Sustainability has also reshaped design. For decades, most self-propelled aerial lifts ran on diesel engines, which produce emissions and are unsuitable for indoor use. Today, battery-powered electric lifts account for more than 60% of new sales globally, with advances in lithium-ion battery technology delivering run times of 8+ hours on a single charge, matching the productivity of diesel models without the emissions or noise. Many manufacturers are also using recycled steel in frame construction and designing components for easy disassembly and recycling at the end of the machine’s life, reducing the environmental impact of aerial lift production.
Looking Forward: New Heights Ahead
As urban populations grow and cities build upward, the demand for self-propelled aerial lifts continues to rise. The global market is projected to reach $15 billion by 2030, driven by growth in construction, infrastructure maintenance, and renewable energy projects—including the installation and maintenance of wind turbines, which require lifts capable of reaching heights of more than 100 meters.
Looking ahead, the next wave of innovation is already on the horizon.

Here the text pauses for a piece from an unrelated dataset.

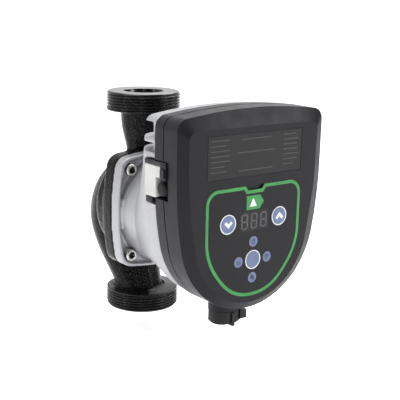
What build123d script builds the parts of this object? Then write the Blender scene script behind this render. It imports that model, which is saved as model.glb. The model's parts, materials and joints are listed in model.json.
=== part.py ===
from build123d import *
from math import cos, radians, sin
import os

os.makedirs("parts", exist_ok=True)

# Driving dimensions, millimetres. The pipe axis is the Z axis, with the lower gasket face at Z = 0.
# "Front" distances are measured from the pipe axis towards the control box, along -Y.
PORT_TO_PORT = 180.0
AXIS_HEIGHT = PORT_TO_PORT / 2
THREAD_MAJOR_R = 29.8
THREAD_PITCH = 2.309
THREAD_DEPTH = 1.35
RING_HEIGHT = 15.5
PORT_BORE_R = 16.0
CASTING_WALL = 5.0

FLANGE_HALF = 47.4
FLANGE_CORNER = 42.6
FLANGE_FILLET = 11.0
SCREW_X = 35.5
SCREW_Z = 34.0
JOINT_PLANE = 26.0
MOTOR_FLANGE_FRONT = 36.0
LAND_FRONT = 32.0
LAND_R = 44.3
MOTOR_R = 42.0

SINK_BACK = 97.0
SINK_FRONT = 109.6
SHELL_BACK = 109.8
SEAM_BACK = 121.0
SEAM_FRONT = 121.8
RIDGE_FRONT = 137.0
FACE_FRONT = 140.5
BOX_HALF = 66.3
BOX_R = 62.3
BOX_CENTRE = 7.8
BOX_TOP = 92.1
BOX_RISE = 4.0
BOX_CORNER = 9.0
BOX_WALL = 3.0

BUTTON_R = 6.1
BUTTON_GAP = 0.2
BEZEL_WIDTH = 0.75
BUTTON_X = 23.9
BUTTON_Z = 11.9
MODE_Z = -17.2
LENS_R = 3.85
LENS_PITCH = 13.4

SHAFT_R = 4.0
BEARING_GAP = 0.05
CAN_R = 24.0

FRONT = Plane(origin=(0, 0, AXIS_HEIGHT), x_dir=(1, 0, 0), z_dir=(0, -1, 0))


def slab(sketch, start, end):
    """Sketch drawn looking at the front, made solid between two front distances."""
    return extrude(FRONT.offset(start) * sketch, amount=end - start)


def disc(radius, start, end):
    return slab(Circle(radius), start, end)


def tube(outer, inner, start, end):
    return slab(Circle(outer) - Circle(inner), start, end)


def level_loft(stations, inset=0.0):
    """Smooth casting through level ellipses: height, y, half width, half depth."""
    return loft([Pos(0, y, z) * Ellipse(rx - inset, ry - inset) for z, y, rx, ry in stations])


def box_between(low, high):
    size = [b - a for a, b in zip(low, high)]
    middle = [(a + b) / 2 for a, b in zip(low, high)]
    return Pos(*middle) * Box(*size)


def bulged_square(inset=0.0):
    """Flange outline: a square with bowed sides and rounded corners."""
    mid = FLANGE_HALF - inset
    end = FLANGE_CORNER - inset
    sides = [
        ThreePointArc((end, -end), (mid, 0), (end, end)),
        ThreePointArc((end, end), (0, mid - 0.8), (-end, end)),
        ThreePointArc((-end, end), (-mid, 0), (-end, -end)),
        ThreePointArc((-end, -end), (0, 0.8 - mid), (end, -end)),
    ]
    face = make_face(sides)
    return fillet(face.vertices(), FLANGE_FILLET - inset / 2)


def shield(half, radius, centre, top, rise, corner):
    """Control box outline: arched top, nearly straight sides and a round bottom."""
    lean = radians(12)
    xa = radius * cos(lean)
    za = centre - radius * sin(lean)
    x1 = half - corner
    z1 = top - rise
    z2 = z1 - corner
    k = corner * cos(radians(45))
    edges = [
        ThreePointArc((-x1, z1), (0, top), (x1, z1)),
        ThreePointArc((x1, z1), (x1 + k, z2 + k), (half, z2)),
        Line((half, z2), (half, 55)),
        Spline((half, 55), (xa, za), tangents=[(0, -1), (-sin(lean), -cos(lean))]),
        ThreePointArc((xa, za), (0, centre - radius), (-xa, za)),
        Spline((-xa, za), (-half, 55), tangents=[(-sin(lean), cos(lean)), (0, 1)]),
        Line((-half, 55), (-half, z2)),
        ThreePointArc((-half, z2), (-x1 - k, z2 + k), (-x1, z1)),
    ]
    return make_face(edges)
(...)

Autonomous self-propelled lifts, which can navigate job sites and position themselves without an operator on board, are currently in testing, promising to improve safety for workers in hazardous environments like bridge inspection and high-rise facade work. New lightweight materials like carbon fiber are allowing manufacturers to build taller lifts that are still compact enough to fit through standard doorways, opening up new possibilities for indoor renovation projects.
From a 12-meter prototype built in a post-war workshop to 100-meter smart lifts powering renewable energy projects, the evolution of self-propelled aerial lifts is a story of innovation focused on one core goal: making work at height safer, faster, and more accessible. As industries continue to reach new heights, these essential machines will keep evolving right alongside them.